Regardless of the source, the wines are delightful and well made.

All tastings are done by reservation. The lane to the winery winds through a few small vineyards and ends at a lovely hilltop home, where small signs direct you to the lower level entrance by the pool. You enter what feels more like a handsome basement of a private home than a winery tasting room. Classic movie posters cover the walls, and the furniture, including the six stools at the tasting bar, is sumptuous.

Highlights: There are two wines made with Hidden Hills fruit: The rosé is Provençal in style, both crisp and fresh, and the chambourcin has great body for the grape and isn’t harmed by the off-flavors that are often encountered in it. The vidal blanc, made from grapes grown in Cumberland, Maryland, offers fresh pear flavors, is juicy on the palate and has a creamy finish. Hidden Hills doesn’t have its own facility yet, so all of the wine is produced at Maryland Winecellars in Westminster. Of the wines made from California fruit, the cabernet franc is bold and peppery, complementing food nicely rather than overpowering it.

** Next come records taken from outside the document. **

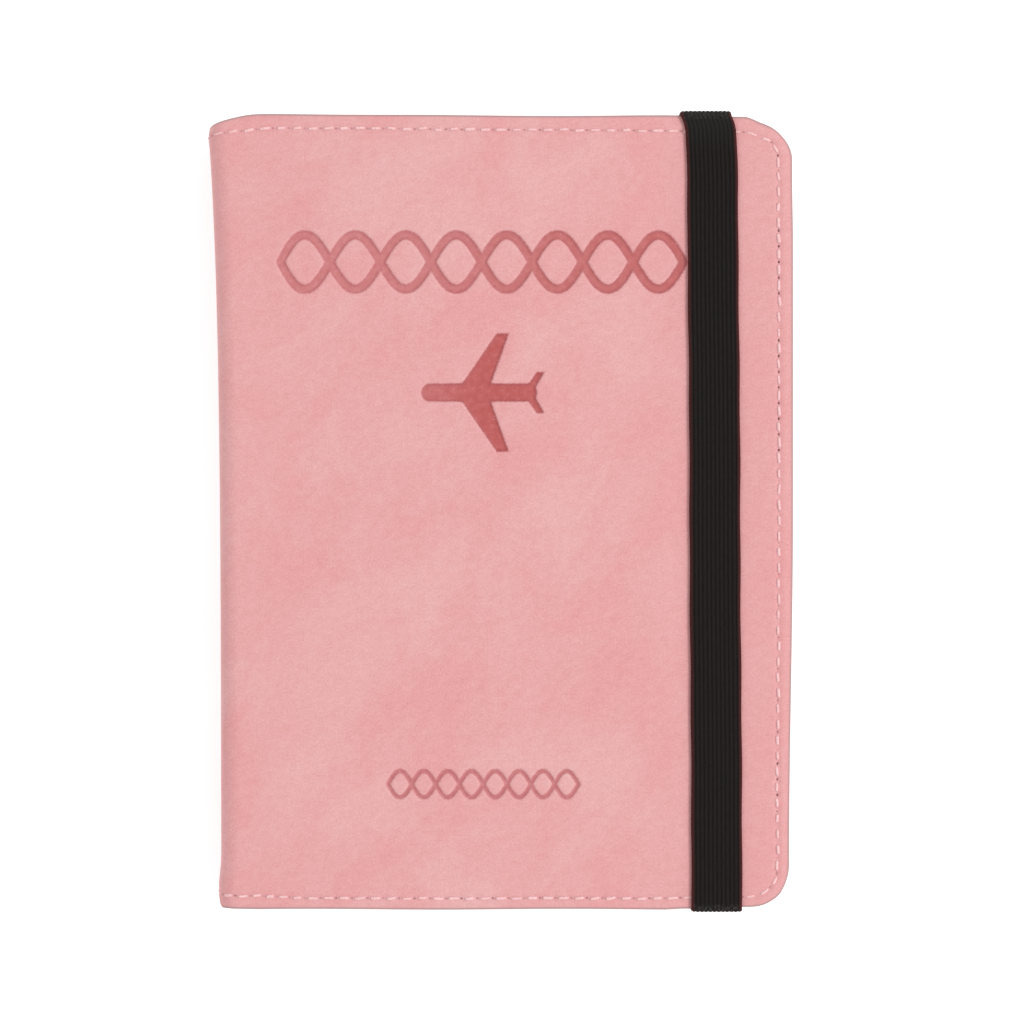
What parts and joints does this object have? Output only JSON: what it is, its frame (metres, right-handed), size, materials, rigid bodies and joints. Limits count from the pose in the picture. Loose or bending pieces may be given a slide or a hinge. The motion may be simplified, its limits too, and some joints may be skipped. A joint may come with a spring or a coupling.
{
  "type": "passport holder",
  "caption": "Folding leather passport holder with a soft rounded spine, inner sleeve and card slots, stitched edges, pressed decoration and an elastic band closure.",
  "frame": {"origin": "middle of the closed holder's footprint, on the back cover's outer face", "axes": "+X from the spine to the fore-edge, +Y from tail to head, +Z out through the front cover"},
  "size_m": [0.105, 0.1448, 0.0143],
  "materials": {
    "cover_leather": "soft matt pink leather with a faint cloudy mottle",
    "pocket_leather": "thin matt pink leather",
    "lining_fabric": "plain woven lining",
    "board": "raw fibre board",
    "shield_film": "thin metallised film",
    "thread": "pale twisted thread",
    "elastic": "black woven elastic with lengthwise ribs"
  },
  "bodies": {
    "back": {"back_outer_panel": "cover_leather", "back_board": "board", "back_rfid_film": "shield_film", "back_lining": "lining_fabric", "passport_sleeve": "pocket_leather", "back_seam_thread": "thread", "band_end_head": "elastic", "band_end_tail": "elastic"},
    "spine": {"spine_outer_panel": "cover_leather", "spine_lining": "lining_fabric", "spine_seam_thread_head": "thread", "spine_seam_thread_tail": "thread"},
    "front": {"front_outer_panel": "cover_leather", "front_board": "board", "front_rfid_film": "shield_film", "front_lining": "lining_fabric", "slip_pocket": "pocket_leather", "card_slot_1": "pocket_leather", "card_slot_2": "pocket_leather", "card_slot_3": "pocket_leather", "card_slot_seam_thread": "thread", "front_seam_thread": "thread"},
    "band": {"elastic_band": "elastic"}
  },
  "joints": [
    {"name": "spine_fold", "type": "hinge", "parent": "back", "child": "spine", "pos_m": [-0.05175, 0, 0.00075], "axis": [0, -1, 0], "range_deg": [0, 90]},
    {"name": "front_fold", "type": "hinge", "parent": "spine", "child": "front", "pos_m": [-0.05175, 0, 0.01275], "axis": [0, -1, 0], "range_deg": [0, 90]},
    {"name": "band_swing", "type": "hinge", "parent": "back", "child": "band", "pos_m": [0.0386, 0, 0.00675], "axis": [0, 1, 0], "range_deg": [0, 180], "deforming": ["elastic_band"]}
  ]
}
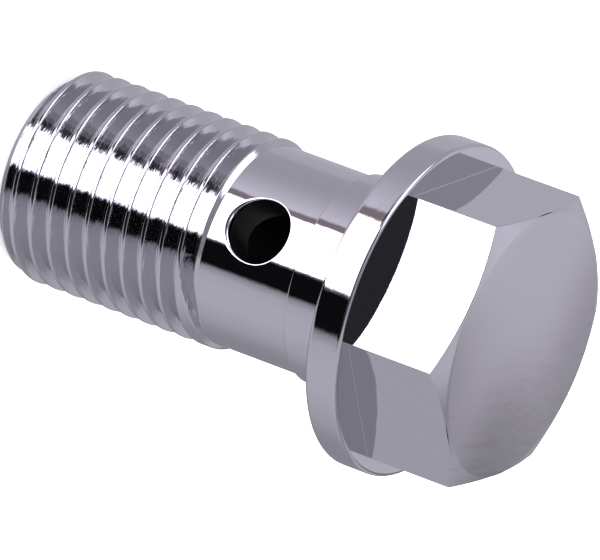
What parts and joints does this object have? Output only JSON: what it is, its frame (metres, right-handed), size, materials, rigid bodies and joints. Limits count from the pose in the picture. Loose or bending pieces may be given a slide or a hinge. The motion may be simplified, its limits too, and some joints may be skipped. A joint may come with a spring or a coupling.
{
  "type": "banjo bolt",
  "caption": "Chromed hollow flange bolt with a hexagon head and a cross-drilled neck, which clamps a banjo fitting and carries fluid into it.",
  "frame": {"origin": "centre of the threaded tip's end face, on which the bolt stands", "axes": "+Z along the bolt's axis from the tip to the head, Y along the cross hole"},
  "size_m": [0.0156, 0.0156, 0.0255],
  "materials": {
    "chromed_steel": "bright decorative chrome plate on turned steel, satin on the end face"
  },
  "bodies": {
    "root": {"banjo_bolt": "chromed_steel"}
  },
  "joints": []
}
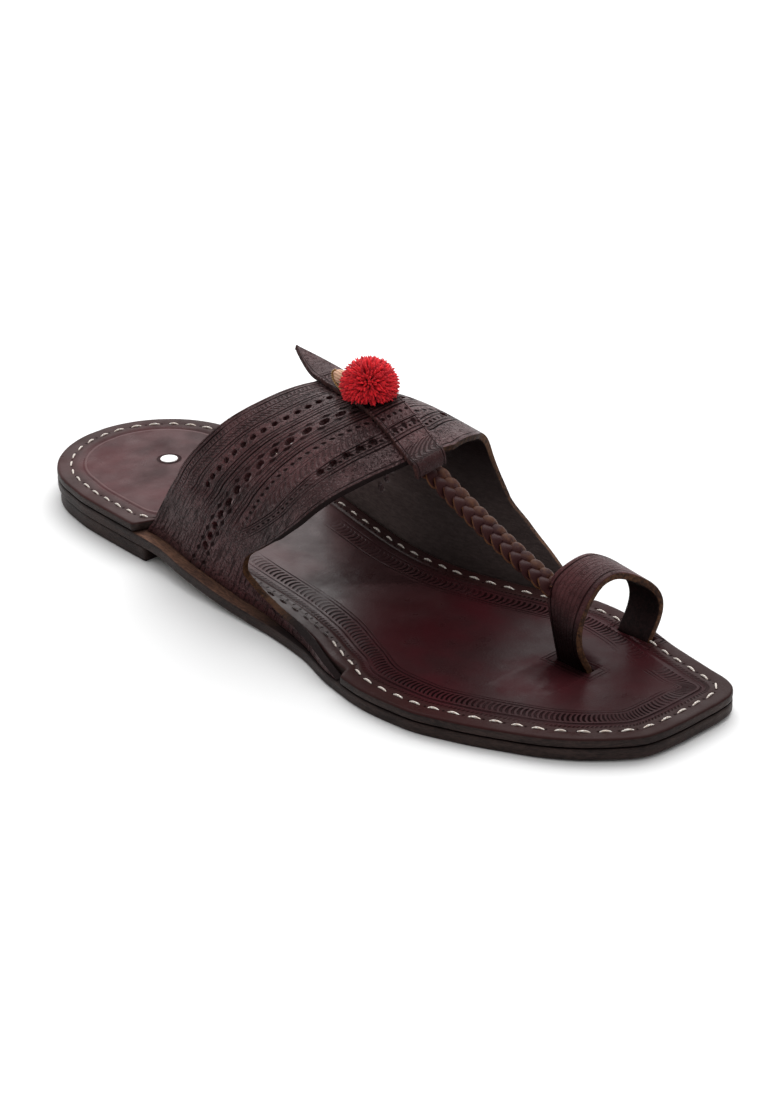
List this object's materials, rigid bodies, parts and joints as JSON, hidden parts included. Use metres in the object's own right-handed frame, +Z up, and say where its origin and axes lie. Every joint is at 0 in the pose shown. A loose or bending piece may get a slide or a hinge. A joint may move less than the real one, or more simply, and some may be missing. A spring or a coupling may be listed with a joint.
{
  "type": "kolhapuri sandal",
  "caption": "Flat leather sandal for the right foot with a punched instep strap, braided centre strap, toe loop and red yarn pompom.",
  "frame": {"origin": "middle of the sandal's bounding box in plan, on the floor plane", "axes": "+Y to the toe along the sandal's length, +X to the outer side of the right foot, +Z up from the floor"},
  "size_m": [0.0936, 0.2798, 0.0842],
  "materials": {
    "sole_leather": "dyed, rough cut edge",
    "insole_leather": "dyed and polished, semi-gloss",
    "strap_leather": "dyed and polished, semi-gloss",
    "yarn": "matt wool yarn",
    "thread": "wound thread, satin"
  },
  "bodies": {
    "root": {"outsole": "sole_leather", "heel_lift": "sole_leather", "insole": "insole_leather", "upper": "strap_leather", "centre_strip": "strap_leather", "pompom": "yarn", "neck_bead": "thread"}
  },
  "joints": []
}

Prices: Tastings are $10; bottles range from $25 to $36.

Food: Charcuterie and local cheeses are for sale and presented in ample portions.

Extras: There are occasional special events, such as March Madness parties.

7550 Green Valley Road, Frederick; 301-660-8735;

Linganore Winecellars

Linganore Winecellars is a happening place. The tasting room is spacious, the facilities are modern, and tastings are inexpensive and comprehensive. Linganore has even added a craft brewery, Red Shedman, adjacent to the winery.

Linganore may make more fruit-based wines than anyone in the state. The winery encompasses more than 200 acres in Frederick County, grows all the grapes it uses, and obtains all its fruit from local vendors. Of the 34 wines offered, more than 20 are designated as sweet or fruit wines.

Highlights: The Aperture chambourcin was a nice version of the varietal, and the petit verdot was fruit forward albeit a bit thin on the midpalate. The chambourcin blend of its Retriever Red was slightly sweet, heavy and showed some of the ubiquitous foxy flavors of the grape, finishing with scents of fresh cheese.

Prices: Tastings are $8 or $10; bottles range from $15 to $50.

Food: Cheese and cracker plates, and blocks of cheese are available.

Extras: Live music every Thursday to Sunday, from April to mid-October. There are often food trucks, and there’s an extensive list of special events, such as wine release parties and special dinners.

13601 Glissans Mill Road, Mount Airy; 301-831-5889;

Jeff Heineman was the chef-owner of Grapeseed restaurant in Bethesda for 17 years. He helps build restaurants as a project manager for Wallace Consulting & Construction in Highland, Maryland.